In einem dritten Buche beschreibt Polo Indien, das er in Groß-, Klein- und Mittel-Indien teilt und im Dienste des Großkhans bei verschiedenen Gelegenheiten besuchte. Die großen indischen Kauffahrteischiffe, erzählt er, sind aus Tannenholz gebaut, haben ein einziges Deck, unter demselben aber bis zu 60 Kajüten für die Reisenden, zwei bis vier Masten und eben so viel Segel, die man aufrichten und niederlassen kann. Unter den Kajüten im Kielraum haben sie bis zu 30 Verschlägen aus dicken Planken, damit, wenn das Schiff in Folge der hier zahlreichen Felsen einen Leck bekommt, das eindringende Wasser innerhalb der einzelnen Kammer bleibt. Die Seiten der Schiffe sind nochmals mit Brettern verschlagen und innen wie außen mit Werg kalfatert, der Boden mit einer Mischung von Öl, ungelöschtem Kalk und klein geschnittenem Werg, die fester wird als Pech, eingeschmiert. Solche Schiffe erfordern 150—200 Mann Besatzung, führen 5 — 6.000 Körbe Pfeffer und haben zwei oder drei größere Barken, die gebraucht werden, um das Schiff vorwärts zu rudern, außerdem noch bis zu zehn kleine Boote, die an den Seiten des Schiffes hängen.
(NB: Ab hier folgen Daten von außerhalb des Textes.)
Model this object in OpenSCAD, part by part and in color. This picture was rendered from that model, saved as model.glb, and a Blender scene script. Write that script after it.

Im östlichen Ozean liegt das östlichste Eiland Zipango (japanesisch: Zi-pon oder Nipon), das „Land des Sonnenaufgangs“, wie Marco glaubt, 1.500 Meilen von Manji entfernt.
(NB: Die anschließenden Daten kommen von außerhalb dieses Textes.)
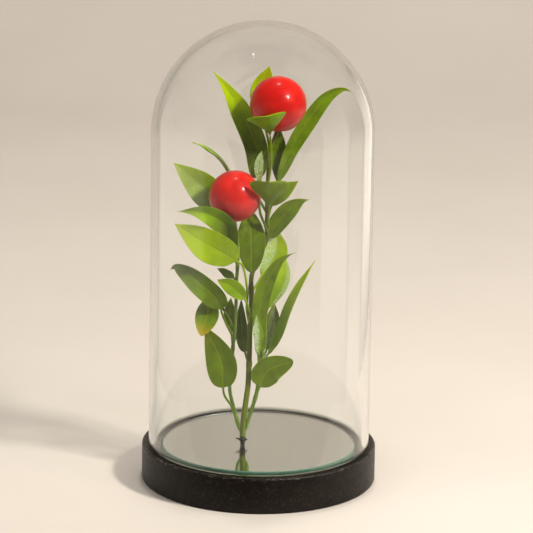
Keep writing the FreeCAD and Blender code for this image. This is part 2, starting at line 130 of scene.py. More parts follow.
# Leaves. Each row is: node, the stem it grows from, height of its foot on that stem,
# points of its stalk, points of its blade from neck to tip, blade width, where along the
# blade it is widest, how drawn out its tip is, turn out of the front plane in degrees, trough
# depth, and its tone at the neck, tone at the tip and yellowing of the tip, each from 0 to 1.
# The two tones paint the leaf's own green together with the light and shade that fall on it: a dark
# tone is partly painted shade, a bright one partly painted light.
LEAVES = [
    ("leaf_upper_left", "main", 116.8, [(2, -0.8, 121.8), (-1, -0.6, 129.8), (-1.6, 2.6, 138.8)],
     [(-2.5, 4, 147.3), (-4, 4.5, 165.3), (-12.5, 3.5, 184.8), (-19, 2, 196.3),
      (-27.5, 2, 207.3)], 12.5, 0.3, 1.2, -5, 1.5, 0.22, 0.95, 0.1),
    ("leaf_upper_back", "main", 157.8, [(3.1, 6.5, 165.8)],
     [(0.5, 13, 176.8), (-0.5, 15.5, 191.8), (3, 12, 207.3)],
     13.5, 0.5, 1.0, 0, 1.5, 0.75, 0.95, 0),
    ("leaf_upper_cup", "main", 143.8, [(4.6, -3.2, 157.8)],
     [(4, -7, 172.3), (3, -18, 181.3), (1.5, -26, 189.3)], 21, 0.8, 0.6, 0, -3, 0.45, 0.6, 0),
    ("leaf_upper_right", "main", 134.8, [(6, 1, 140.8)],
     [(8.5, 2, 146.3), (15, 2.5, 163.3), (23.5, 3, 178.3), (33, 3.5, 192), (42, 4, 197),
      (49, 4, 195)], 9.5, 0.4, 1.9, -15, 1.5, 0.3, 0.42, 0.25),
    ("leaf_upper_stem", "main", 132.8, [(5.5, 3, 137.8)],
     [(8.5, 4, 144.8), (8.5, 4.5, 158.8), (8, 7, 176.3)], 9, 0.55, 1.0, 0, 1, 0.22, 0.24, 0),
    ("bract_upper", "main", 137.8, [],
     [(-1, -2, 146.3), (-2, -3, 155.8), (-0.5, -3, 164.3)], 5, 0.5, 1.1, 0, 0.5, 0.5, 0.6, 0),
    ("leaf_left_sickle", "main", 128.3, [(-3, 9.5, 135.8), (-9, 11, 140.8)],
     [(-15.5, 10, 145.8), (-22, 8, 155.8), (-30, 6, 162.8), (-38, 4, 166.3)],
     8, 0.45, 1.3, 70, 1, 0.4, 0.6, 0),
    ("leaf_left_pale", "left", 109.8, [(-16.5, 2, 117.8)],
     [(-21.5, 9, 127.3), (-32, 7, 140.8), (-48, 2, 155.8)], 17.5, 0.42, 1.0, 0, 1.5, 0.45, 0.8, 0),
    ("leaf_left_curled", "left", 99.8, [],
     [(-15, -7.5, 109), (-18, -14.5, 123.6), (-24.5, -19.5, 131.5), (-34.2, -20, 135.1),
      (-45.3, -17, 134)], 11.5, 0.42, 1.5, 0, 2.5, 0.3, 0.62, 0.1),
    ("leaf_middle_cup", "main", 120.8, [],
     [(3.6, -5, 132.3), (3.7, -15, 142.6), (3.6, -24, 153)],
     20.5, 0.76, 0.6, 0, -3, 0.36, 0.42, 0.1),
    ("leaf_middle_right", "main", 124.3, [],
     [(5.4, -1.2, 133.6), (11.5, -3, 142.3), (19.7, -4, 148.4)],
     8.5, 0.45, 1.2, 0, 1, 0.34, 0.45, 0.2),
    ("leaf_right_blade", "main", 106.8, [],
     [(4.3, 5, 113.8), (8.8, 4.2, 122.7), (15.3, 3, 130.8), (21, 2.2, 135), (26.2, 2, 136.4)],
     10.5, 0.35, 1.8, 0, 1, 0.28, 0.34, 0),
    ("leaf_left_bright", "main", 64.8, [(-7.3, -2.5, 74.8), (-7.3, -3.2, 86.8), (-9.5, -6, 99.8)],
     [(-13.6, -9, 104.8), (-28.3, -19.5, 116.6), (-46, -16, 126.8)],
     18.5, 0.42, 1.0, 0, 1.5, 0.68, 0.92, 0.15),
    ("leaf_centre", "main", 86.8, [],
     [(-5, -2, 95.8), (-5.5, 0, 113.3), (-6.5, 7, 130.3)], 15.5, 0.5, 1.0, 0, 1, 0.24, 0.3, 0),
    ("leaf_right_bright", "main", 83.8, [(-2, 3.5, 87.8)],
     [(0.5, 5, 92.3), (7.8, 8, 104.3), (8.2, 8, 117.8)], 12.5, 0.5, 1.0, 0, 1.5, 0.7, 0.9, 0.1),
    ("leaf_front_right", "right", 48.8, [],
     [(1, -5.4, 52.3), (-0.3, -6.5, 70.9), (0.8, -7, 83.8), (3.8, -8, 93.6), (9, -9, 103.4),
      (14.6, -10, 108.3), (19.1, -10, 110)], 9, 0.35, 2.2, 0, 1, 0.34, 0.3, 0),
    ("leaf_right_glossy", "right", 50.8, [(2.6, -1.6, 54.8), (3, -1.5, 66.8)],
     [(4, 0, 75.3), (11, 2, 89.3), (13.5, 3, 103.3)], 8.5, 0.5, 1.0, -20, 1, 0.5, 0.75, 0),
    ("leaf_right_spear", "right", 44.8, [],
     [(4.8, -3, 50.8), (8.5, -2, 56.5), (11.6, -1, 64), (15.2, -0.5, 74.1), (20.6, 0, 86.7),
      (25, 1, 95.1), (29.2, 2, 102)], 10.5, 0.4, 1.3, 68, 1, 0.42, 0.8, 0.1),
    ("leaf_left_hooked", "left", 59.5,
     [(-16.7, -4.5, 64.4), (-19.5, -4.8, 70.5), (-20.9, -5.8, 74.5)],
     [(-21.4, -7, 77), (-23.8, -9.5, 83.2), (-30.5, -12, 90.6), (-38.3, -14, 98),
      (-44.6, -14, 101.8), (-47.3, -13, 101), (-48.5, -12, 98.9)],
     12.5, 0.3, 2.6, 0, 2, 0.3, 0.26, 0),
    ("leaf_front_small", "main", 69.8, [(-5.6, -5, 74.8)],
     [(-8.6, -6.8, 82.4), (-15.2, -8, 89.5), (-23.4, -9.5, 94)], 9, 0.45, 0.9, 0, 1, 0.6, 0.6, 0.1),
    ("leaf_back_small", "left", 88.8, [],
     [(-14.5, -2.5, 92.8), (-18, -1, 95.2), (-23.6, 0, 97.4)],
     6.5, 0.5, 1.0, 30, 0.5, 0.34, 0.3, 0),
    ("leaf_left_rounded", "left", 63.8, [(-20, -2, 75)],
     [(-26.2, -3.5, 80.5), (-28.8, -5.5, 72.5), (-31.7, -9, 61.8)],
     12.5, 0.5, 0.7, 0, 1.5, 0.2, 0.35, 0.8),
    ("leaf_lower_left", "left", 14, [(-14.9, -7, 21.6), (-18.5, -8, 27.5)],
     [(-19.6, -8.5, 32.7), (-21, -9.5, 48.5), (-29.5, -5.5, 66)],
     16.5, 0.42, 0.9, 0, 1.5, 0.28, 0.2, 0.1),
    ("leaf_lower_right", "right", 27, [],
     [(0.3, -7.5, 33.2), (5, -9, 43.2), (18, -8, 48.3)], 15.5, 0.42, 0.55, 0, 1.5, 0.3, 0.24, 0),
    ("leaf_left_shaded", "left", 54, [],
     [(-15.5, -1.5, 61.8), (-16.5, 0, 70.8), (-16, 1, 80.8)], 7, 0.5, 1.0, 20, 0.5, 0.24, 0.24, 0),
    ("leaf_centre_shaded", "main", 44.8, [],
     [(-8, -1.5, 50.8), (-10, 3, 62.8), (-10.5, 4, 79.3)], 8, 0.4, 1.0, 20, 0.5, 0.22, 0.2, 0),
    ("leaf_low_glossy", "right", 41.3, [],
     [(-0.9, -7, 51.3), (-1.6, -10, 63), (-2.2, -11, 75)], 7.5, 0.5, 1.0, -45, 1, 0.42, 0.42, 0),
    ("leaf_low_brown", "right", 47.3, [],
     [(3.7, 1.5, 51.4), (6.2, 5.5, 62.5), (7.6, 7, 76.3)], 9, 0.5, 0.9, 0, 1, 0.3, 0.2, 0.15),
]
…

Seine Einwohner, von heller Gesichtsfarbe, sind wohlgebildet und von guten Sitten, unabhängig und von eigenen Königen regiert. Sie haben Gold in Überfluss, doch ist die Ausfuhr desselben verboten und nur wenige Kaufleute besuchen das Land. Des Königs Palast ist bis zum Dach innen und außen mit goldenen Platten belegt, und goldene Tische sind darin aufgestellt. Das Süd-Meer Cin (Chin-oder China) umgibt diese Inseln so groß und weit, dass in demselben, nach Marco Polos Versicherung, 7.440 Inseln liegen sollen. Fast alle galten für bewohnt und mit den duftendsten Gewürzen und Bäumen bewachsen, reich an Aloë, weißem und schwarzen Pfeffer, Gold und vielen andern Kostbarkeiten. Doch ist die Schifffahrt dorthin zu schwierig, um großen Vorteil zu bieten. Alle diese Inseln waren der Herrschaft des Großkhaus nicht unterworfen, weshalb Marco sie auch nicht selbst besuchte. 1.500 Meilen von Zaitun gegen Westen dehnt sich der Meerbusen Cheinon (Hainan) so weit aus, dass die Schiffe zwei Monate brauchen, um von der Provinz Manji bis zur nördlichen Küste zu segeln. Jenseit des Meerbusens liegt das Land Ziamba (ein Teil von Cochin-China), das ebenfalls von eigenen Königen regiert wird, doch einen jährlichen Tribut von Aloëholz und Elefanten an den Großkhan zu entrichten hat. Als Marco im Jahre 1280 hierher kam, hatte der König, der jedes ihm wohlgefällige Mädchen seines Reichs vor ihrer späteren Verheiratung zu sich zu nehmen das Vorrecht genießt, nicht weniger als 325 Kinder.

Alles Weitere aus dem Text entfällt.